WHAT IS ASKED: Locate the line bearing "the widest section" in the material below, then reproduce it and each following line up to and including the line bearing "obj.parent = empty".

SUPPLIED INFORMATION:
☆ ☆ ☆ ☆ ☆ ☆ ☆
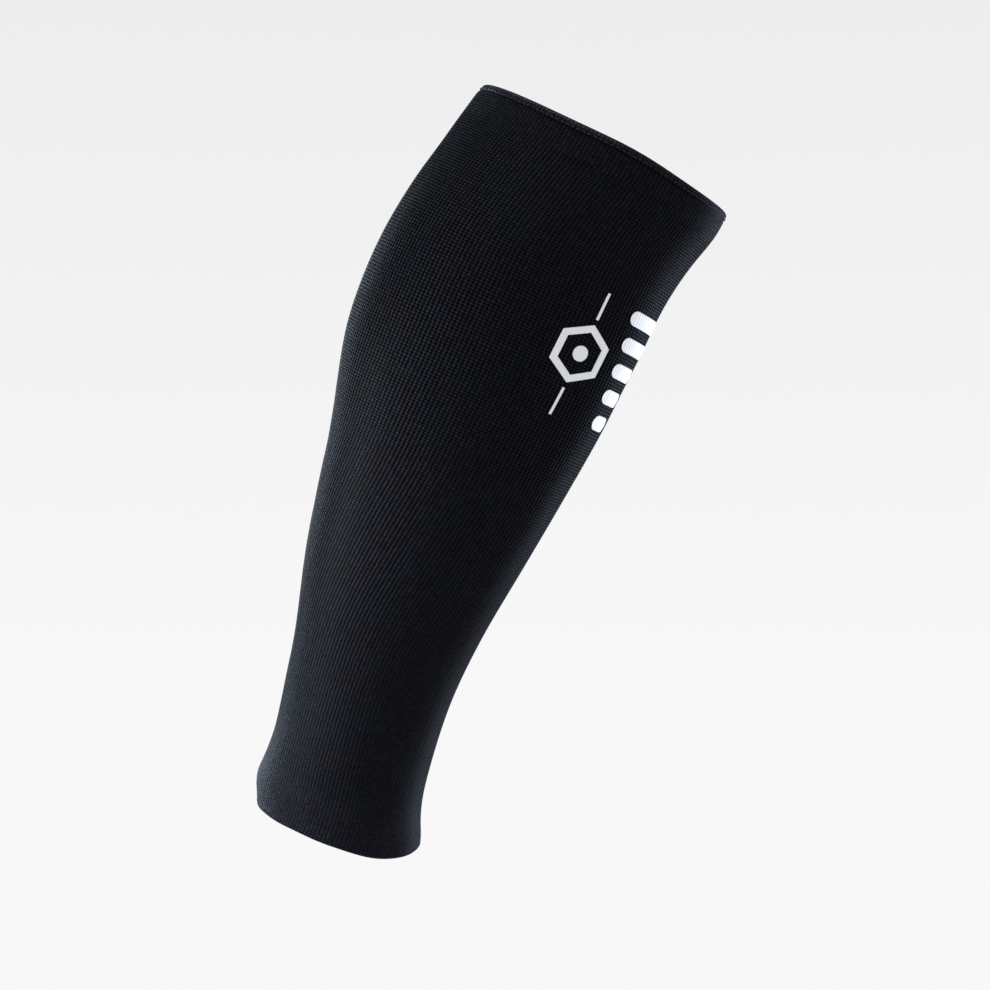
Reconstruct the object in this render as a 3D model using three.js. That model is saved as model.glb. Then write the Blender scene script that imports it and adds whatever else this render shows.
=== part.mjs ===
// A knitted calf compression sleeve, in the form that it has when it is worn.
// Millimetres. +Z runs up the leg, -Y is the shin, +Y is the calf, and X runs across the leg.
// The origin is the middle of the hollow where the calf is widest.

import * as THREE from 'three';
import { mergeVertices } from 'three/addons/utils/BufferGeometryUtils.js';
import { TessellateModifier } from 'three/addons/modifiers/TessellateModifier.js';

// Sizes of the sleeve over its outside
const sleeveLength = 320;
const calfDepth = 126;
const calfBreadth = 118;
const ankleDepth = 71;
const ankleBreadth = 62;
const calfBow = 16.6;

// How the two rims lie: their tilt in degrees, and how far the sides of the lower rim hang
const kneeTilt = 7.4;
const ankleTilt = 5;
const ankleDip = 3;

// Walls and bands
const knitWall = 2;
const hemHeight = 12;
const hemWall = 3.2;
const ribHeight = 15;
const ribWall = 2.2;
const joinGap = 0.3;

// The print on the shin: a film that stands just off the knit
const printFilm = 0.3;
const printLift = 0.3;
const printMiddle = 234;
const barCount = 5;
const barHeight = 7;
const barGap = 5.5;
const topBarWidth = 30;
const barStep = 4;
const frameReach = 14;
const frameStroke = 3.2;
const frameAcross = 31;
const dotRadius = 3.6;
const ruleWidth = 1.3;
const ruleLength = 13;
const ruleGap = 2.5;

// How finely the faces are cut
const turns = 52;
const tubeRows = 20;
const lipSteps = 4;
const arcSteps = 5;
const filmEdge = 4.5;
const filmPasses = 14;

// Sections of the leg, from the ankle rim to the knee rim.
// up: share of sleeveLength. bow: share of calfBow, towards the calf.
// swell: 0 is the ankle's depth and breadth, 1 is the calf's.
// tilt: below 0 a share of ankleTilt, above 0 a share of kneeTilt.
// narrow: how much slimmer the section is at the shin than at the back, below 0 the other way.
const sections = [
  { up: 0.00, bow: 0.03, swell: 0.06, tilt: -1.00, narrow: -0.16 },
  { up: 0.04, bow: 0.28, swell: 0.07, tilt: -0.86, narrow: -0.15 },
  { up: 0.11, bow: 0.46, swell: 0.03, tilt: -0.60, narrow: -0.11 },
  { up: 0.20, bow: 0.66, swell: 0.07, tilt: -0.34, narrow: -0.03 },
  { up: 0.30, bow: 0.82, swell: 0.24, tilt: -0.14, narrow: 0.05 },
  { up: 0.42, bow: 0.89, swell: 0.49, tilt: 0.00, narrow: 0.11 },
  { up: 0.54, bow: 0.93, swell: 0.73, tilt: 0.04, narrow: 0.14 },
  { up: 0.65, bow: 0.98, swell: 0.93, tilt: 0.14, narrow: 0.16 },
  { up: 0.75, bow: 0.94, swell: 1.00, tilt: 0.36, narrow: 0.15 },
  { up: 0.85, bow: 0.72, swell: 0.97, tilt: 0.65, narrow: 0.11 },
  { up: 0.93, bow: 0.38, swell: 0.93, tilt: 0.87, narrow: 0.06 },
  { up: 1.00, bow: 0.00, swell: 0.89, tilt: 1.00, narrow: 0.02 },
];
const columns = ['bow', 'swell', 'tilt', 'narrow'];
const dipReach = 0.2;

const legCurve = new THREE.CubicInterpolant(
  sections.map((section) => section.up),
  sections.flatMap((section) => columns.map((column) => section[column])),
  columns.length,
);

// The section at a height above the ankle rim, as sizes in millimetres
function sectionAt(height) {
  const up = height / sleeveLength;
  const [bow, swell, tilt, narrow] = legCurve.evaluate(up);
  const rimTilt = THREE.MathUtils.degToRad(tilt < 0 ? ankleTilt : kneeTilt);
  return {
    middle: bow * calfBow,
    depth: THREE.MathUtils.lerp(ankleDepth, calfDepth, swell),
    breadth: THREE.MathUtils.lerp(ankleBreadth, calfBreadth, swell),
    slope: tilt * Math.tan(rimTilt),
    dip: ankleDip * Math.max(0, 1 - up / dipReach) ** 2,
    narrow,
  };
}

// A point of the outer face. turn is 0 at the shin and half a turn at the calf.
function outerPoint(height, turn) {
  const { middle, depth, breadth, slope, dip, narrow } = sectionAt(height);
  const across = (breadth / 2) * Math.sin(turn - narrow * Math.sin(turn));
  const back = (-depth / 2) * Math.cos(turn);
  const sag = dip * Math.sin(turn) ** 2;
  return new THREE.Vector3(across, middle + back, height + slope * back - sag);
}

// A point that lies inward of the outer face by the given depth, square to it
const turnStep = 0.01;
const heightStep = 0.5;
function wallPoint(height, turn, inward) {
  const high = Math.min(height + heightStep, sleeveLength);
  const low = Math.max(height - heightStep, 0);
  const along = outerPoint(height, turn + turnStep).sub(outerPoint(height, turn - turnStep));
  const upward = outerPoint(high, turn).sub(outerPoint(low, turn));
  const outward = along.cross(upward).normalize();
  return outerPoint(height, turn).addScaledVector(outward, -inward);
}

// A closed band round the leg, from its wall's outline as a loop of heights and depths
function band(outline) {
  const positions = [];
  const index = [];
  for (let step = 0; step < turns; step += 1) {
    const turn = (step / turns) * Math.PI * 2;
    for (const { height, inward } of outline) positions.push(...wallPoint(height, turn, inward));
  }
  const count = outline.length;
  for (let step = 0; step < turns; step += 1) {
    const here = step * count;
    const next = ((step + 1) % turns) * count;
    for (let row = 0; row < count; row += 1) {
      const above = (row + 1) % count;
      index.push(here + row, next + row, next + above);
      index.push(here + row, next + above, here + above);
    }
  }
  const geometry = new THREE.BufferGeometry();
  geometry.setAttribute('position', new THREE.Float32BufferAttribute(positions, 3));
  geometry.setIndex(index);
  geometry.computeVertexNormals();
  return geometry;
}

// Evenly spaced heights at one depth in the wall
function rise(from, to, inward, rows) {
  return Array.from({ length: rows + 1 }, (_, row) => {
    return { height: THREE.MathUtils.lerp(from, to, row / rows), inward };
  });
}

// A half-round edge over a wall, from its outer face to its inner face, facing up (1) or down (-1)
function roundEdge(height, wall, facing) {
  const radius = wall / 2;
  return Array.from({ length: lipSteps + 1 }, (_, step) => {
    const angle = (step / lipSteps) * Math.PI;
    const rim = height - facing * radius;
    return { height: rim + facing * radius * Math.sin(angle), inward: radius - radius * Math.cos(angle) };
  });
}

const ribTop = ribHeight;
const tubeBottom = ribTop + joinGap;
const hemBottom = sleeveLength - hemHeight;
const tubeTop = hemBottom - joinGap;

function knitTube() {
  const outside = rise(tubeBottom, tubeTop, 0, tubeRows);
  const inside = rise(tubeTop, tubeBottom, knitWall, tubeRows);
  return band([...outside, ...inside]);
}

function kneeHem() {
  const shoulder = sleeveLength - hemWall / 2;
  const outside = rise(hemBottom, shoulder, 0, 2).slice(0, -1);
  const inside = rise(shoulder, hemBottom, hemWall, 2).slice(1);
  return band([...outside, ...roundEdge(sleeveLength, hemWall, 1), ...inside]);
}

function ankleRib() {
  const shoulder = ribWall / 2;
  const inside = rise(ribTop, shoulder, ribWall, 2).slice(0, -1);
  const outside = rise(shoulder, ribTop, 0, 2).slice(1);
  const edge = roundEdge(0, ribWall, -1).reverse();
  return band([...inside, ...edge, ...outside]);
}

// The turn that lies a given length round from the shin, measured on the outer face
function turnAt(height, across) {
  let turn = 0;
  let gone = 0;
  let last = outerPoint(height, turn);
  while (gone < Math.abs(across)) {
    const next = outerPoint(height, turn + turnStep);
    const stride = next.distanceTo(last);
    const share = Math.min(1, (Math.abs(across) - gone) / stride);
    turn += turnStep * share;
    gone += stride;
    last = next;
  }
  return turn * Math.sign(across);
}

// A flat shape, drawn in millimetres about the print's middle, laid on the sleeve as a film
function film(shape) {
  const flat = new THREE.ExtrudeGeometry(shape, {
    depth: printFilm,
    bevelEnabled: false,
    curveSegments: arcSteps,
  });
  const fine = new TessellateModifier(filmEdge, filmPasses).modify(flat);
  fine.deleteAttribute('normal');
  fine.deleteAttribute('uv');
  const geometry = mergeVertices(fine);
  const position = geometry.attributes.position;
  for (let at = 0; at < position.count; at += 1) {
    const height = printMiddle + position.getY(at);
    const turn = turnAt(height, position.getX(at));
    const laid = wallPoint(height, turn, -printLift - position.getZ(at));
    position.setXYZ(at, laid.x, laid.y, laid.z);
  }
  geometry.computeVertexNormals();
  return geometry;
}

// A bar with round ends
function barShape(across, up, width, height) {
  const radius = height / 2;
  const straight = width / 2 - radius;
  const shape = new THREE.Shape();
  shape.absarc(across + straight, up, radius, -Math.PI / 2, Math.PI / 2);
  shape.absarc(across - straight, up, radius, Math.PI / 2, Math.PI * 1.5);
  shape.closePath();
  return shape;
}

// A six-sided frame that stands on a corner
function frameShape(across, up) {
  const corners = (reach) => Array.from({ length: 6 }, (_, corner) => {
    const angle = ((corner + 0.5) / 6) * Math.PI * 2;
    return new THREE.Vector2(across + reach * Math.cos(angle), up + reach * Math.sin(angle));
  });
  const shape = new THREE.Shape(corners(frameReach));
  const strokeReach = frameStroke / Math.cos(Math.PI / 6);
  shape.holes.push(new THREE.Path(corners(frameReach - strokeReach)));
  return shape;
}

function dotShape(across, up) {
  return new THREE.Shape().absarc(across, up, dotRadius, 0, Math.PI * 2);
}

function ruleShape(across, up) {
  const left = across - ruleWidth / 2;
  const low = up - ruleLength / 2;
  const shape = new THREE.Shape();
  shape.moveTo(left, low);
  shape.lineTo(left + ruleWidth, low);
  shape.lineTo(left + ruleWidth, low + ruleLength);
  shape.lineTo(left, low + ruleLength);
  shape.closePath();
  return shape;
}

const knit = new THREE.MeshStandardMaterial({ color: 0x15171c, roughness: 0.95, metalness: 0 });
const ribKnit = new THREE.MeshStandardMaterial({ color: 0x131519, roughness: 0.95, metalness: 0 });
const hemKnit = new THREE.MeshStandardMaterial({ color: 0x101216, roughness: 0.9, metalness: 0 });
const printInk = new THREE.MeshStandardMaterial({ color: 0xdededd, roughness: 0.7, metalness: 0 });

const sleeve = new THREE.Group();
function add(name, geometry, material) {
  const mesh = new THREE.Mesh(geometry, material);
  mesh.name = name;
  sleeve.add(mesh);
}

add('knit_tube', knitTube(), knit);
add('knee_hem', kneeHem(), hemKnit);
add('ankle_rib', ankleRib(), ribKnit);

// The middle column: bars that grow shorter towards the ankle
const barPitch = barHeight + barGap;
for (let bar = 0; bar < barCount; bar += 1) {
  const up = ((barCount - 1) / 2 - bar) * barPitch;
  const shape = barShape(0, up, topBarWidth - bar * barStep, barHeight);
  add(`print_bar_${bar + 1}`, film(shape), printInk);
}

// On each side of it: a frame with a dot in it, and a fine rule above and below
const ruleUp = frameReach + ruleGap + ruleLength / 2;
for (const [side, across] of [['inner', frameAcross], ['outer', -frameAcross]]) {
  add(`print_frame_${side}`, film(frameShape(across, 0)), printInk);
  add(`print_dot_${side}`, film(dotShape(across, 0)), printInk);
  add(`print_rule_${side}_upper`, film(ruleShape(across, ruleUp)), printInk);
  add(`print_rule_${side}_lower`, film(ruleShape(across, -ruleUp)), printInk);
}

// The origin goes to the middle of the widest section
const widest = sections.reduce((most, section) => (section.swell > most.swell ? section : most));
const widestHeight = widest.up * sleeveLength;
sleeve.position.set(0, -sectionAt(widestHeight).middle, -widestHeight);

export default sleeve;
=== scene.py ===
import math

import bmesh
import bpy
import numpy as np
from mathutils import Matrix, Vector


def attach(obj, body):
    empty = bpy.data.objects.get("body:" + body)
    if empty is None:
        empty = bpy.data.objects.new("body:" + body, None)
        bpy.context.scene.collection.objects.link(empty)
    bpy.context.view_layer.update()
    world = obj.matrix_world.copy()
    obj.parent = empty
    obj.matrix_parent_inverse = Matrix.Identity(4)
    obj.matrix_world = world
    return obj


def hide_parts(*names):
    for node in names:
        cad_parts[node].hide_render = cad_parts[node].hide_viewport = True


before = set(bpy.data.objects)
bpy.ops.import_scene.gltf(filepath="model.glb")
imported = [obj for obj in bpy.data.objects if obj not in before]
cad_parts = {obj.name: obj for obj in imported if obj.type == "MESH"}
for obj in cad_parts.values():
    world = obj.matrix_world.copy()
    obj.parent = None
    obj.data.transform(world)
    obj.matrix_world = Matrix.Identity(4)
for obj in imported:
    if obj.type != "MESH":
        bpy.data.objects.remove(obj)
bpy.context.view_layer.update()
print("frame loaded,", len(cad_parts), "nodes")

mm = 0.001

# The camera stands at the outer side of the leg, a little towards the shin, and leans; angles in
# degrees, places in metres, the lens in millimetres
camera = {
    "azimuth": 293, "elevation": 2, "roll": 21.83,
    "distance": 0.9011, "aim": (0, -0.0276, -0.0776), "lens": 75, "nearest": 0.01, "farthest": 50,
}


def cameraAxes():
    azimuth, elevation, roll = (math.radians(camera[key]) for key in ("azimuth", "elevation", "roll"))
    flat = math.cos(elevation)
    back = Vector((math.sin(azimuth) * flat, -math.cos(azimuth) * flat, math.sin(elevation)))
    level = (-back).cross(Vector((0, 0, 1))).normalized()
    plumb = level.cross(-back)
    right = math.cos(roll) * level + math.sin(roll) * plumb
    above = math.cos(roll) * plumb - math.sin(roll) * level
    return right, above, back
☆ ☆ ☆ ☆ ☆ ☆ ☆
SOLUTION TO THE PROBLEM:
// The origin goes to the middle of the widest section
const widest = sections.reduce((most, section) => (section.swell > most.swell ? section : most));
const widestHeight = widest.up * sleeveLength;
sleeve.position.set(0, -sectionAt(widestHeight).middle, -widestHeight);

export default sleeve;
=== scene.py ===
import math

import bmesh
import bpy
import numpy as np
from mathutils import Matrix, Vector


def attach(obj, body):
    empty = bpy.data.objects.get("body:" + body)
    if empty is None:
        empty = bpy.data.objects.new("body:" + body, None)
        bpy.context.scene.collection.objects.link(empty)
    bpy.context.view_layer.update()
    world = obj.matrix_world.copy()
    obj.parent = empty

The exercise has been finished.